Rarely, if at all is the answer. Michael Mallet (on the
transformation of warfare) concludes with one page of twenty on naval
warfare citing Spanish military transport, galley predominance and the
growing Spanish naval ascendancy. Atis Antonovics, analyzing
the French defeat at Naples
in 1503-4, tangentially discusses the importance of maritime transport of
artillery and supplies. The
article on sieges by Simon Pepper observes the value of naval forces in
besieging coastal cities through the transportation of supplies and the
isolation of a target city by naval blockade. Eva Renzulli’s
essay on the papal fortification of Loreta
ascribes the papal motivation to fears of Turkish seaborne raids on the
rich pilgrimage church on the west coast of the Adriatic. David Abulafia’s
chapter on Ferdinand of Aragon and the acquisition of the kingdom of Naples has few references to
naval/maritime affairs. That is
unfortunate, because tantalizing tidbits (such as the Spanish destruction
of Francese Torella’s
pirate fleet, and mentions of Ferdinand’s vision of reviving an Aragonese trading network in the western
Mediterranean, as well as the assertion that New World precious metals
paid for the Italian wars) indicate that the king had a maritime
vision.

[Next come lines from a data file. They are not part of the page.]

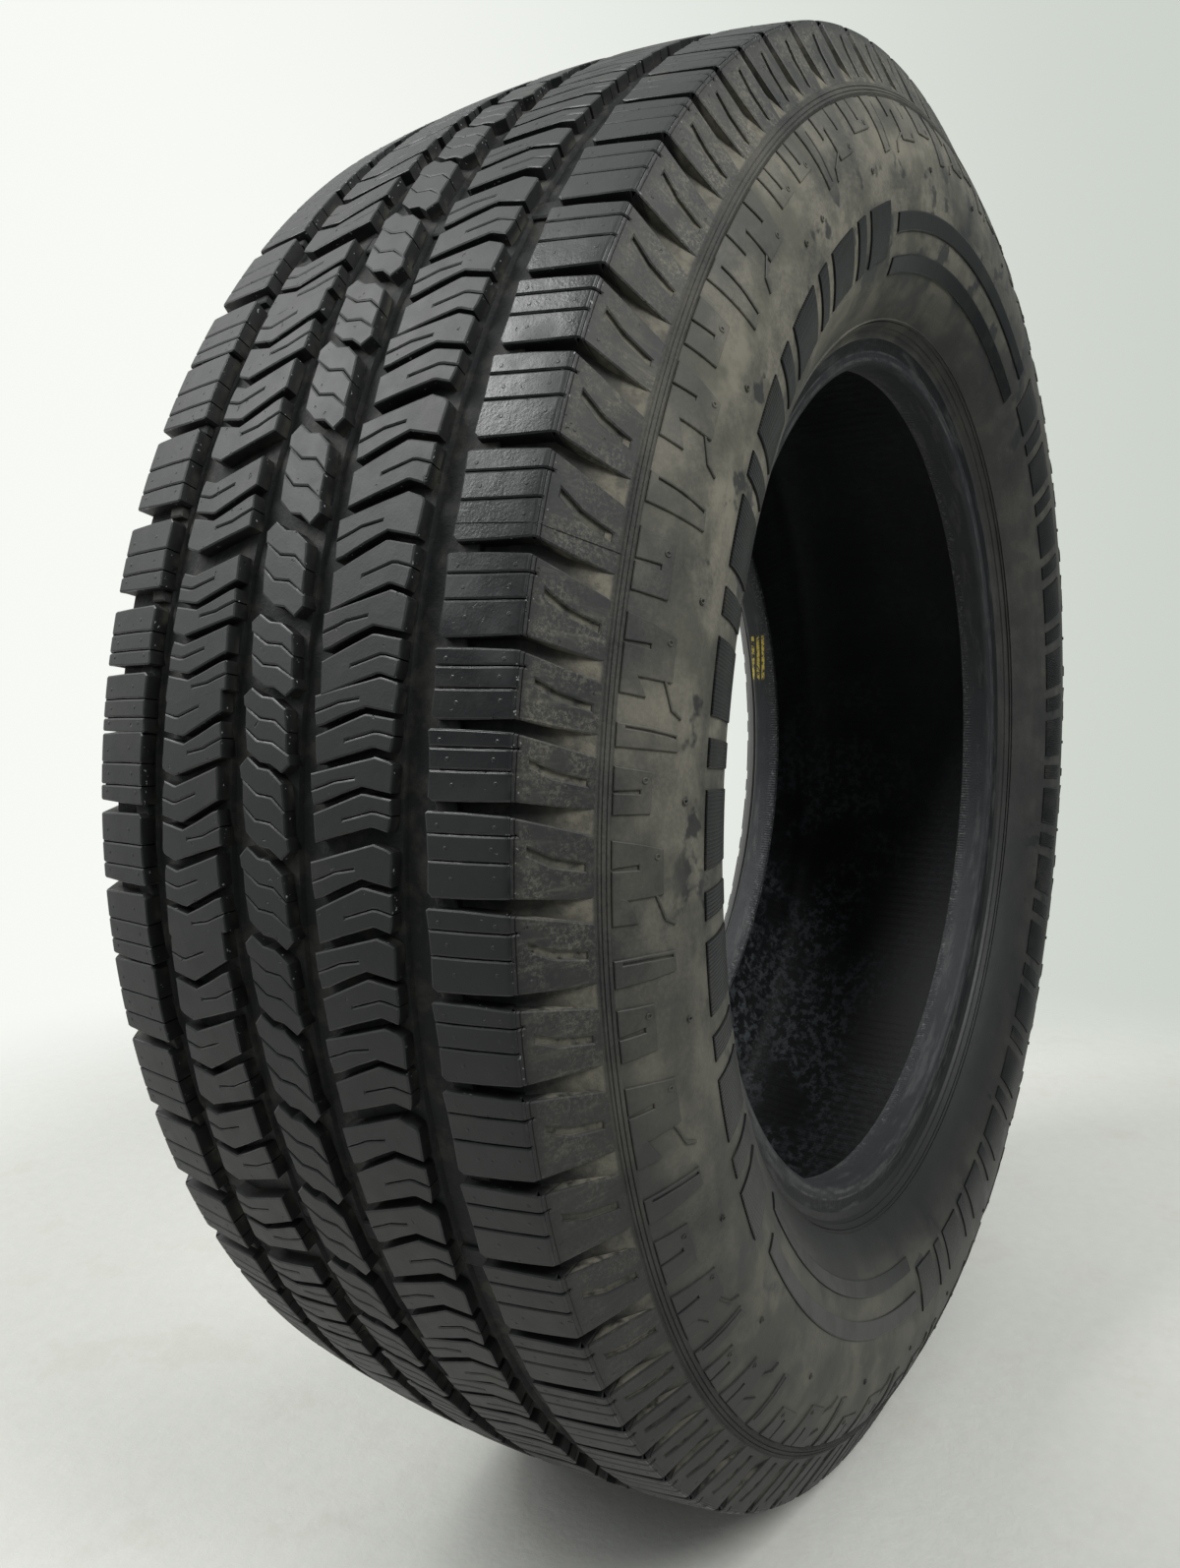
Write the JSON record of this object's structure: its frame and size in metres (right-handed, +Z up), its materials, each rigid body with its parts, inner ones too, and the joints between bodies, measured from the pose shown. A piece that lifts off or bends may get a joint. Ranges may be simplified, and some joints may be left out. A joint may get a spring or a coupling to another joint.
{
  "type": "old worn tyre",
  "caption": "Worn road tyre without a wheel: ribbed block tread with straight grooves, bulging sidewalls, open liner cavity and two beads that seat on a rim.",
  "frame": {"origin": "centre of the tyre on its turning axis, midway between the two beads", "axes": "+Y along the turning axis, away from the sidewall that faces the viewer; +Z up; the tyre stands on the small flat of its tread at -Z"},
  "size_m": [0.747, 0.2468, 0.745],
  "materials": {
    "tyre": "worn charcoal rubber with khaki dust and scuffs"
  },
  "bodies": {
    "root": {"tyre": "tyre"}
  },
  "joints": []
}
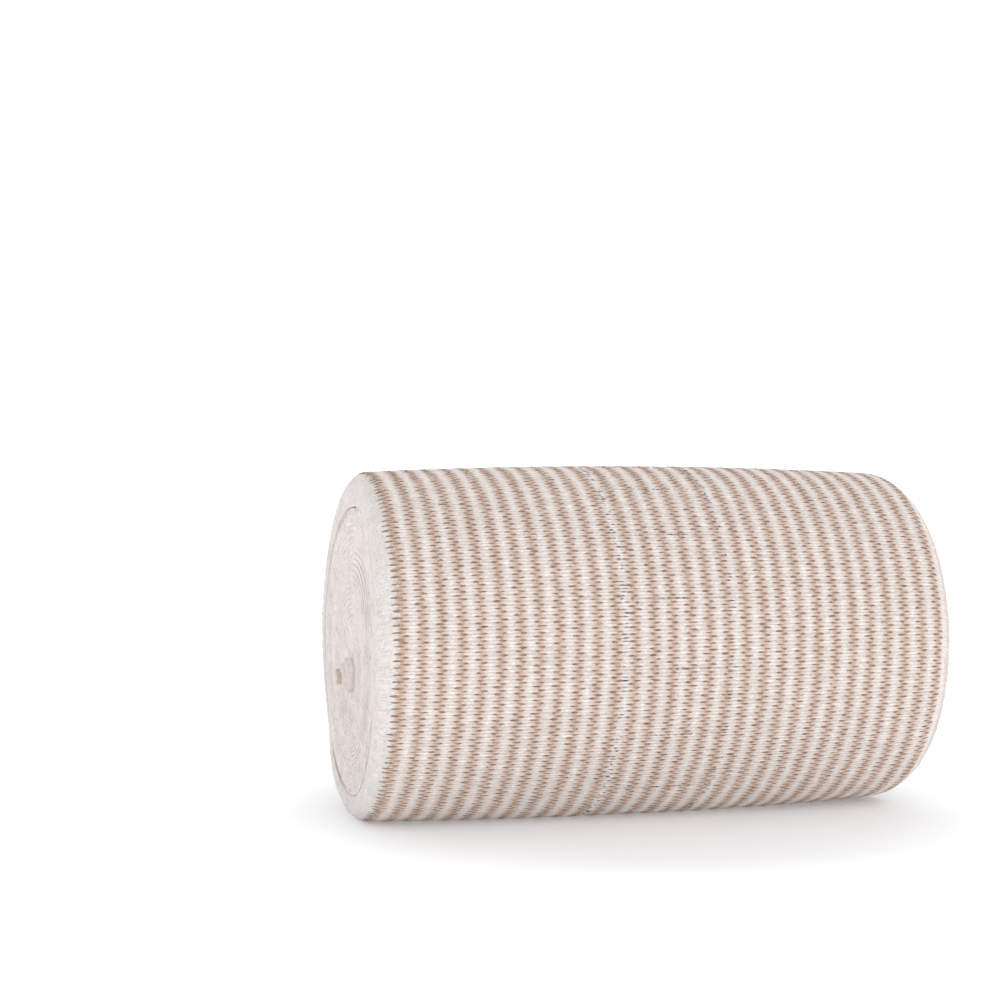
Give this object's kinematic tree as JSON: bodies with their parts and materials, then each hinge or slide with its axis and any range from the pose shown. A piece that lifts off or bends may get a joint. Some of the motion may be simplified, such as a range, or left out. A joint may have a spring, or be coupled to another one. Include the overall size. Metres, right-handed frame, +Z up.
{
  "type": "compression bandage",
  "caption": "Woven elastic compression bandage wound into a roll, lying on its side, with a striped face, curled selvedges and a loose free end.",
  "frame": {"origin": "bottom centre of the roll as it lies on its side, on the surface that it rests on", "axes": "+Z up, +X along the roll's axis from the end with the core's nub to the other end, +Y towards the side where the strip's free end lies low"},
  "size_m": [0.1028, 0.0608, 0.0602],
  "materials": {
    "elastic_cloth": "matt woven stretch cloth, off-white with narrow tan stripes along the strip"
  },
  "bodies": {
    "root": {"wound_strip": "elastic_cloth"}
  },
  "joints": []
}
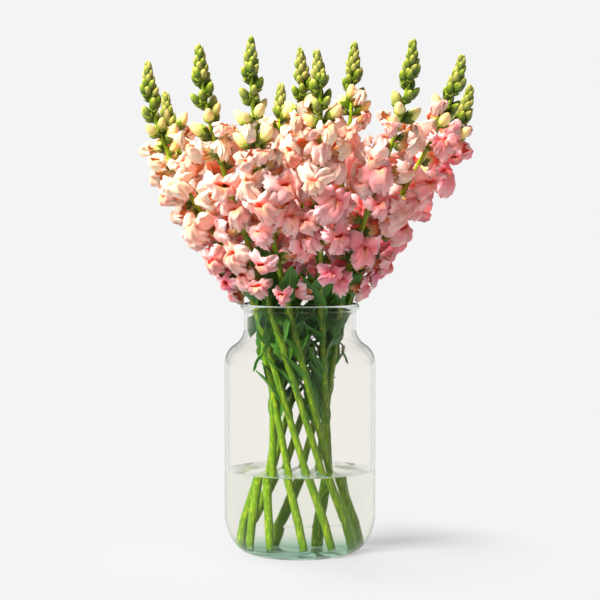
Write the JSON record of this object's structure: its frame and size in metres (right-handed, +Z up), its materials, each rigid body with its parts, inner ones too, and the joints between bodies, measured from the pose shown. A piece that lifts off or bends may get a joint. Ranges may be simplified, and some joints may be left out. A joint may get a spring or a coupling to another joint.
{
  "type": "bunch of snapdragon stems in a glass vase",
  "caption": "Clear glass jar vase with water, holding a loose bunch of cut pink snapdragons with green budded tips, crossed stalks and lance-shaped leaves.",
  "frame": {"origin": "middle of the underside of the vase, on the surface that it stands on", "axes": "+Z up, along the vase's axis of turning; -Y faces the viewer of the picture, and +X is to that viewer's right"},
  "size_m": [0.3301, 0.2653, 0.511],
  "materials": {
    "glass": "clear recycled glass, polished, faintly green where it is thick",
    "water": "clear still water",
    "green_plant": "fresh green stalks, leaves and buds, satin",
    "pink_petals": "soft petals from cream and peach to pink and salmon, slightly translucent"
  },
  "bodies": {
    "root": {"vase": "glass", "water": "water", "stem_1": "green_plant", "blossoms_1": "pink_petals", "stem_2": "green_plant", "blossoms_2": "pink_petals", "stem_3": "green_plant", "blossoms_3": "pink_petals", "stem_4": "green_plant", "blossoms_4": "pink_petals", "stem_5": "green_plant", "blossoms_5": "pink_petals", "stem_6": "green_plant", "blossoms_6": "pink_petals", "stem_7": "green_plant", "blossoms_7": "pink_petals", "stem_8": "green_plant", "blossoms_8": "pink_petals", "stem_9": "green_plant", "blossoms_9": "pink_petals", "stem_10": "green_plant", "blossoms_10": "pink_petals", "stem_11": "green_plant", "blossoms_11": "pink_petals"}
  },
  "joints": []
}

George Gorse’s article on France and Genoa (1494-1528) has scattered
references to overseas trade, the city’s fleet, its harbor, and brief references
Admiral Andrea Doria shifting the city’s
allegiance to the emperor, but he writes more about the political
symbolism of French and Genoese acts.
Intriguingly, he observes that the French saw the republic as
another walled city, while the Genoese considered it a maritime gateway;
some of the images accompanying Grose’s piece
aptly illustrate those differing perspectives. (And who could resist an article that
includes the passage on a French king personified as a porcupine
preserving his country from an attack by a three-headed Italian
monster?) All in all the
discussion of nautical affairs appears as diversion from the main
preoccupations of the authors.
While that is understandable for Shaw’s article on the Papal
States and Letizia Arcangeli’s
on Milan,
it seems mysterious for Mallet, Abulafia and Grose to adopt that perspective.
The
book provides the reader with some of the latest scholarship on the
Italian wars of 1500-30. Yet
readers lacking a firm grounding in the period will find themselves
lost. D. Abulafia’s
The French Descent into Renaissance Italy and M. Mallet’s Mercenaries
and their Masters: Warfare in Renaissance Italy would prove useful
prerequisites to this volume.
Naval historians will continue to find J. Guilmartin’s
Gunpowder and Galleys the definitive work on the Italian
wars. On the other hand students
and academics researching military, political, and cultural aspects of
the wars will find the work stimulating.